La transformation numérique rapide du continent africain, portée par la généralisation du mobile, l’essor de la fintech, des services publics en ligne et du e-commerce a entraîné une forte augmentation de la vulnérabilité des systèmes. Selon l’African Union Commission, les cyberattaques en Afrique ont progressé deux fois plus vite que la moyenne mondiale depuis 2022. Phishing ciblé contre les banques, rançongiciels visant les administrations, et vols massifs de données clients : le spectre des menaces s’est élargi, touchant des secteurs aussi variés que la santé, l’énergie ou l’éducation.
Les recruteurs ont adapté leurs priorités en conséquence : plus de 60% des entreprises sondées dans un rapport 2025 du cabinet Partech placent la cybersécurité en tête des compétences recherchées, devant le développement logiciel et l’analyse de données. « La cybersécurité n’est plus un luxe ; c’est une condition de survie pour les entreprises », commente un responsable sécurité d’une grande banque nigériane.
Un marché en plein essor… mais une pénurie alarmante
Les prévisions sont ambitieuses : le marché africain de la cybersécurité pourrait dépasser 3,5 milliards de dollars d’ici 2027, dopé par des investissements étrangers (notamment américains, européens et asiatiques) et par la mise en place de lois sur la protection des données inspirées du RGPD européen, déjà adoptées dans plus de 25 pays africains.
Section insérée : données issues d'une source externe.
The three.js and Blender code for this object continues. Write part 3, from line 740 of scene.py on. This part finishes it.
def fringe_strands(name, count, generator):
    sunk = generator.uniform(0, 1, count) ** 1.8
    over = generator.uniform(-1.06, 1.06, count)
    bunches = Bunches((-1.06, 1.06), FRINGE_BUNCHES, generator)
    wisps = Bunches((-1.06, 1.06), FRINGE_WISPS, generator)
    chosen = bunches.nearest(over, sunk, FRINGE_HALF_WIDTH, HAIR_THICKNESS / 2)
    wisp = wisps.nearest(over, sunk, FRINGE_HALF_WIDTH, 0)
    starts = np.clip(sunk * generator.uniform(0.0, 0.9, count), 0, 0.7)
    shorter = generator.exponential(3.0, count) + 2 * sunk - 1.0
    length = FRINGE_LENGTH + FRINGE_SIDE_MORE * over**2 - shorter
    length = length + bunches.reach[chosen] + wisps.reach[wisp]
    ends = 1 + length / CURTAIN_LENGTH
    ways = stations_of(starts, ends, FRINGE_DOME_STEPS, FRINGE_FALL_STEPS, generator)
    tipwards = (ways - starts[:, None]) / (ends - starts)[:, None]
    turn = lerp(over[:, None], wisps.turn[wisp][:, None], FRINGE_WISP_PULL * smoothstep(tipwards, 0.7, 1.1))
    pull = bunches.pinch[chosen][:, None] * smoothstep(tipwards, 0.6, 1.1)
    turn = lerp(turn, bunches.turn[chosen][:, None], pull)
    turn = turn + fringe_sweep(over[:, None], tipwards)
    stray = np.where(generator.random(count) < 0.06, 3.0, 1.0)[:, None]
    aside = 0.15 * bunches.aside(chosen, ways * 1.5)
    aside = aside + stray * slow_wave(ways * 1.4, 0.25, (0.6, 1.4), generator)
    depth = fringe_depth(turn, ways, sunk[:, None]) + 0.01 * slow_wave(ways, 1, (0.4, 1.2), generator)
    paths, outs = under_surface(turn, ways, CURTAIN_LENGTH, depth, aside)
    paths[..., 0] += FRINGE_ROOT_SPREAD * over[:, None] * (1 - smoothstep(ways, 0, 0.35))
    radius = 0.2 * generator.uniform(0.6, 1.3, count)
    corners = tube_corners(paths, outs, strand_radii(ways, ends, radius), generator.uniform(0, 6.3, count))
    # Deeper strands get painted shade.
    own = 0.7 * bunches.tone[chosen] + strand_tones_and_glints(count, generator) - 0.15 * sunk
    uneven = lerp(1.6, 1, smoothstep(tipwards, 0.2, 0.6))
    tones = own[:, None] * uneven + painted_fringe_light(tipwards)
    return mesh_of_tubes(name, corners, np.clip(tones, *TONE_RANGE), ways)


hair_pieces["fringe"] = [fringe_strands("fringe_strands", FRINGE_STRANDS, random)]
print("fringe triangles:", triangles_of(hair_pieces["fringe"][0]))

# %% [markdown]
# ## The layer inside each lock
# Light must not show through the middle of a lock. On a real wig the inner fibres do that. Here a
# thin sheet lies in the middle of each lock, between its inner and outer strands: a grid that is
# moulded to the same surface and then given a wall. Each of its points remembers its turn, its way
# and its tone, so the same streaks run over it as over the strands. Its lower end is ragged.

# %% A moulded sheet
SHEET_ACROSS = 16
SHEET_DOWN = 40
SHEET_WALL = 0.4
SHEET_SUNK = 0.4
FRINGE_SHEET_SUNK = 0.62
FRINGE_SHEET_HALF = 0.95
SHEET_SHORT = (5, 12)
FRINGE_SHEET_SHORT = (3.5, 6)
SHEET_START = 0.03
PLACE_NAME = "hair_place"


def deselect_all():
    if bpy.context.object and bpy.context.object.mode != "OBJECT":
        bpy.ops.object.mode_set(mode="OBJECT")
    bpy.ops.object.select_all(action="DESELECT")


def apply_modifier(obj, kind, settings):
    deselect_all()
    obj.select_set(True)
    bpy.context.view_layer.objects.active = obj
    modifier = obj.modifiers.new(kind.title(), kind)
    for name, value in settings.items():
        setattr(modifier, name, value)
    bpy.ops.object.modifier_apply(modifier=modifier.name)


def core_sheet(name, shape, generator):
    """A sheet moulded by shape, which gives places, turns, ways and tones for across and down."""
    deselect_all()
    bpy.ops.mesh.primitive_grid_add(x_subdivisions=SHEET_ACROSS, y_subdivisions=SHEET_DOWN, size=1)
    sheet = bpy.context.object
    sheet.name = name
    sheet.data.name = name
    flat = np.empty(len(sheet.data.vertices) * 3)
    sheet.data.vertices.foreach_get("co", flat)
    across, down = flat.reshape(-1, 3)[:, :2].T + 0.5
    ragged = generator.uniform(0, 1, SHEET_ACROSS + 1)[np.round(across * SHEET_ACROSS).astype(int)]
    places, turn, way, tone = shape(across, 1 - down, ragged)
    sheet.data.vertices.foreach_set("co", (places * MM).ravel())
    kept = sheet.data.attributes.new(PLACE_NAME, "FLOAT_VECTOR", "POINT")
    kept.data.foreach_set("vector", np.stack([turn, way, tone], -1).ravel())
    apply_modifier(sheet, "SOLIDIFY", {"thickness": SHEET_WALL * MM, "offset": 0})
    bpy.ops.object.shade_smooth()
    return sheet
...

Pourtant, cette croissance se heurte à un obstacle majeur : un déficit massif de talents locaux. D’après l’African Cybersecurity Talent Report 2025, environ 68 000 postes restent non pourvus, faute de profils qualifiés. Le problème est structurel : peu d’établissements offrent des cursus spécialisés, et la majorité des diplômés informatiques n’ont pas reçu de formation pratique en cybersécurité. Résultat : de nombreuses entreprises font appel à des consultants étrangers, ce qui augmente les coûts et entretient la dépendance technologique.
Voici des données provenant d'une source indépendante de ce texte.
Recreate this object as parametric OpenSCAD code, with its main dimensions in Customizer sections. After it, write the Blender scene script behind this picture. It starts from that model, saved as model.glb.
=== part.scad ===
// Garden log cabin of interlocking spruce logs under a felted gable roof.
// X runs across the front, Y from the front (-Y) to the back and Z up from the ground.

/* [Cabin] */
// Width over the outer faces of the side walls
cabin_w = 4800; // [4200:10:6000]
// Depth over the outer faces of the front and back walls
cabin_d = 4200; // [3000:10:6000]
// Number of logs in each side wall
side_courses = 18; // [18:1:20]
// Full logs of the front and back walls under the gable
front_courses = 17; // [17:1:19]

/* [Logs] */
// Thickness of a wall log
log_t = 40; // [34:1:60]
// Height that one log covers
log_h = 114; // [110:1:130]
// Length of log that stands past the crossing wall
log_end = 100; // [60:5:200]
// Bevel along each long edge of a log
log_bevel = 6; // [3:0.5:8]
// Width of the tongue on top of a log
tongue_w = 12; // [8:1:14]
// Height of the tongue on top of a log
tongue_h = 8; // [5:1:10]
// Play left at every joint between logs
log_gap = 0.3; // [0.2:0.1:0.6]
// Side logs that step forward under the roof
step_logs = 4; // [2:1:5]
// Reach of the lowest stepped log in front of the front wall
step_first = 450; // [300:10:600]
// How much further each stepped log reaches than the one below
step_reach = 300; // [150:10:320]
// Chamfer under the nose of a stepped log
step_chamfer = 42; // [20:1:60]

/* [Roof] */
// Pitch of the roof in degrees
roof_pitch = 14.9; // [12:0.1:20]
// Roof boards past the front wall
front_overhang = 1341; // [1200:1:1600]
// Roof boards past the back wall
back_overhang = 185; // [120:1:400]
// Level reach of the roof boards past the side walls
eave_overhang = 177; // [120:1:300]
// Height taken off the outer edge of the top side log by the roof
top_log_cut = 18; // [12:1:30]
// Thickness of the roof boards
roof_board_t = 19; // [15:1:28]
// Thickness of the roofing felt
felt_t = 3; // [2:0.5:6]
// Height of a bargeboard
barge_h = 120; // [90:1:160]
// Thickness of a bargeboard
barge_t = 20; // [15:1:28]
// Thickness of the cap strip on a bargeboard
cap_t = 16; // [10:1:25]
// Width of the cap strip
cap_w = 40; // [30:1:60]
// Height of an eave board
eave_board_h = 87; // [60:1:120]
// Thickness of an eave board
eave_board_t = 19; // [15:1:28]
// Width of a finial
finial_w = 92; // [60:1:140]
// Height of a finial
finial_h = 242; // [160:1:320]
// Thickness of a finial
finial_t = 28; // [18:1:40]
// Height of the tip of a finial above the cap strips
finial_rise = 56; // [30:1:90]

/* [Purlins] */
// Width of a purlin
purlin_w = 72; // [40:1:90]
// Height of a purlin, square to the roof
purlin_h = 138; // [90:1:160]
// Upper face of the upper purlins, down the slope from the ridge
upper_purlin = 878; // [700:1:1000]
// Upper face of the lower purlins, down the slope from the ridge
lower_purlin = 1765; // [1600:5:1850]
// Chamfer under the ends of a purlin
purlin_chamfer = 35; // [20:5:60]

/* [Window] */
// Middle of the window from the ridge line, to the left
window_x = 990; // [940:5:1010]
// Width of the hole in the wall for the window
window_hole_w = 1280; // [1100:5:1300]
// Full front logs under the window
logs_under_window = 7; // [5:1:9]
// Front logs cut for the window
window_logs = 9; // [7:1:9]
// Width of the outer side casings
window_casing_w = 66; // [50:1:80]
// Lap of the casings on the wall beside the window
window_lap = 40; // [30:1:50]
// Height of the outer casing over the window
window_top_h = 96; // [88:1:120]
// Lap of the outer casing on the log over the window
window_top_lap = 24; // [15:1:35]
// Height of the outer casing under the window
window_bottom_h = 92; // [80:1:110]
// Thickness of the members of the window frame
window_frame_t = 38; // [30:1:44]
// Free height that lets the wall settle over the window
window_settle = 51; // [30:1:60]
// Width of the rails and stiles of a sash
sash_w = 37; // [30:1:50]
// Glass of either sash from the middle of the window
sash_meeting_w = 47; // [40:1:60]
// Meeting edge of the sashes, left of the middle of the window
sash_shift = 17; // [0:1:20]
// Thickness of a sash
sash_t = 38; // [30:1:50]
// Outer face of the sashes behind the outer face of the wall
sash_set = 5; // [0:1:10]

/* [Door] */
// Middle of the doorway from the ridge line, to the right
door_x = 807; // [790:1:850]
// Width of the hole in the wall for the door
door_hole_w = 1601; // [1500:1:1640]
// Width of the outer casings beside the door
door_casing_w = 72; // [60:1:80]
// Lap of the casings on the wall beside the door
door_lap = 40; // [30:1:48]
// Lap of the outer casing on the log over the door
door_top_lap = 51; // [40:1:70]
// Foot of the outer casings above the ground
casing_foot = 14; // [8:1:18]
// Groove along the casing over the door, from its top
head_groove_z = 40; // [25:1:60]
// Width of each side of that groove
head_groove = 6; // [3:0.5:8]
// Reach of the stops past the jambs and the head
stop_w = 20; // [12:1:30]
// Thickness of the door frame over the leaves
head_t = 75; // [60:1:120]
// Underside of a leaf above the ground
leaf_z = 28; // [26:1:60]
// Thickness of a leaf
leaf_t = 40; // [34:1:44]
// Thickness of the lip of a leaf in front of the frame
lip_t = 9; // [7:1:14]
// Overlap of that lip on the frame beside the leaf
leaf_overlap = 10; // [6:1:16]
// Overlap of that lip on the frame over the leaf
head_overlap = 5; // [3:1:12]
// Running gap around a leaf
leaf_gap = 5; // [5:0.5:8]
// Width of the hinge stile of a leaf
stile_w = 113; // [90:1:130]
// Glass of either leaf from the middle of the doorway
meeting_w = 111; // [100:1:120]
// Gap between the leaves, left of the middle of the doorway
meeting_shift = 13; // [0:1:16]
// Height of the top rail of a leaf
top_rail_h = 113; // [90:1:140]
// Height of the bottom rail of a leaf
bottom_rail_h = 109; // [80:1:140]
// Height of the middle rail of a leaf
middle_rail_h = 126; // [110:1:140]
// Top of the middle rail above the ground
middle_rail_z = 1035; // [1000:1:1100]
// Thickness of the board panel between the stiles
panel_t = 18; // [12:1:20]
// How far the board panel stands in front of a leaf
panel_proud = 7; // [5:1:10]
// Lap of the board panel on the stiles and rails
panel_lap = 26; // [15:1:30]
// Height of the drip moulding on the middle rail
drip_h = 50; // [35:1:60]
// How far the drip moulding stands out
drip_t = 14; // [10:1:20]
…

Initiatives pour combler le déficit de compétences
Pour inverser la tendance, des initiatives publiques et privées se multiplient. L’African Cybersecurity Skills Accelerator forme des spécialistes en 6 à 12 mois via des programmes intensifs. Des géants du numérique comme Microsoft et Google ont lancé des académies gratuites ou subventionnées dans plusieurs pays, notamment au Kenya, au Maroc et en Afrique du Sud.
Certains États développent aussi des stratégies nationales de cybersécurité :
- Le Maroc a créé en 2024 un Centre national de réponse aux incidents dédié aux administrations et aux entreprises stratégiques.
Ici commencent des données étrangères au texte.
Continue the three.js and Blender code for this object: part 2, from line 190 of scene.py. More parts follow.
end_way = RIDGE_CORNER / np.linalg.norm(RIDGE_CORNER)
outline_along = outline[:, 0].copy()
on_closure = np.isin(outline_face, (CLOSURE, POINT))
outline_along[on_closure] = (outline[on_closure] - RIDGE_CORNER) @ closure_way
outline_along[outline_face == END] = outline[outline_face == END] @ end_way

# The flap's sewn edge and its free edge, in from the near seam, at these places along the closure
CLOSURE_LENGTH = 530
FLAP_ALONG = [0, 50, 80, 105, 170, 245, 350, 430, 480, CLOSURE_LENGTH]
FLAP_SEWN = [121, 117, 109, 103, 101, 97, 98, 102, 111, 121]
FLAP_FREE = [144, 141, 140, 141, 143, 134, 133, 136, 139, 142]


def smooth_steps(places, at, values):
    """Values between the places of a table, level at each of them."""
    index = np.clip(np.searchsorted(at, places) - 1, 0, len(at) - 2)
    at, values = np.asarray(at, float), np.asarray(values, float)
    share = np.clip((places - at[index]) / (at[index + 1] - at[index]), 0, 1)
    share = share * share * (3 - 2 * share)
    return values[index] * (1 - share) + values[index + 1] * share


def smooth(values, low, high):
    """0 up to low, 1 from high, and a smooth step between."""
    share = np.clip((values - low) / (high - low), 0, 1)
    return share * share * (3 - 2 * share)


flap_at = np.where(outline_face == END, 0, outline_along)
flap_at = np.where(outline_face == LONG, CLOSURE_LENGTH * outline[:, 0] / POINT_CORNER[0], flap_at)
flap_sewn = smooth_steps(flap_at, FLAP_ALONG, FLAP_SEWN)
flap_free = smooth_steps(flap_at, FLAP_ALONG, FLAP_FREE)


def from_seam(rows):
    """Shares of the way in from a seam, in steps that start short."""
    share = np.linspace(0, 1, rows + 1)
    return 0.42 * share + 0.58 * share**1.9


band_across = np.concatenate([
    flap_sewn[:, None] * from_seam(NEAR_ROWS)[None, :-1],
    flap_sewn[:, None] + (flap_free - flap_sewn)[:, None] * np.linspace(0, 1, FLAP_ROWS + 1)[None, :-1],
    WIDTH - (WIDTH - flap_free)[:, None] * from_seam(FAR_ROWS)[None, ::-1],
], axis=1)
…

- Le Kenya a lancé un programme de bourses pour former 1 000 experts d’ici 2026.
- L’Afrique du Sud prépare une loi pour imposer aux entreprises de plus de 50 salariés un minimum d’experts cybersécurité internes.
Malgré ces efforts, la formation reste lente face à la vitesse à laquelle les cybermenaces évoluent.
Cybercriminalité en hausse : l’urgence d’agir
Les dernières années ont vu apparaître des attaques massives. En 2024, le Nigeria a subi une campagne de ransomwares visant plusieurs hôpitaux publics, paralysant la prise en charge des patients pendant plusieurs jours. En Afrique de l’Est, des plateformes de paiement mobile ont été victimes de détournements frauduleux estimés à plusieurs millions de dollars.
Selon Interpol, plus de 90% des entreprises africaines ne disposent pas de protocoles cybersécurité efficaces. Des pays comme le Ghana ou l’Éthiopie ont enregistré une augmentation fulgurante des tentatives d’arnaques en ligne, certaines estimées à +3 000% sur un an.
Ces menaces mettent en péril la confiance numérique et freinent les ambitions de croissance économique du continent.
Vers un avenir numérique sécurisé ?
La cybersécurité en Afrique doit devenir une priorité stratégique au même titre que les réseaux ou l’accès à Internet. Cela exige plus d’inclusion (la proportion de femmes dans ces métiers est inférieure à 14%), une coopération régionale renforcée pour partager les renseignements sur les menaces, et une gouvernance numérique solide pour harmoniser les lois et encourager les bonnes pratiques.
À terme, si la formation locale s’accélère et que le secteur attire davantage de jeunes talents, l’Afrique pourrait non seulement combler son retard mais aussi devenir un centre d’excellence mondial en cybersécurité, capable de protéger ses économies numériques et d’exporter des compétences.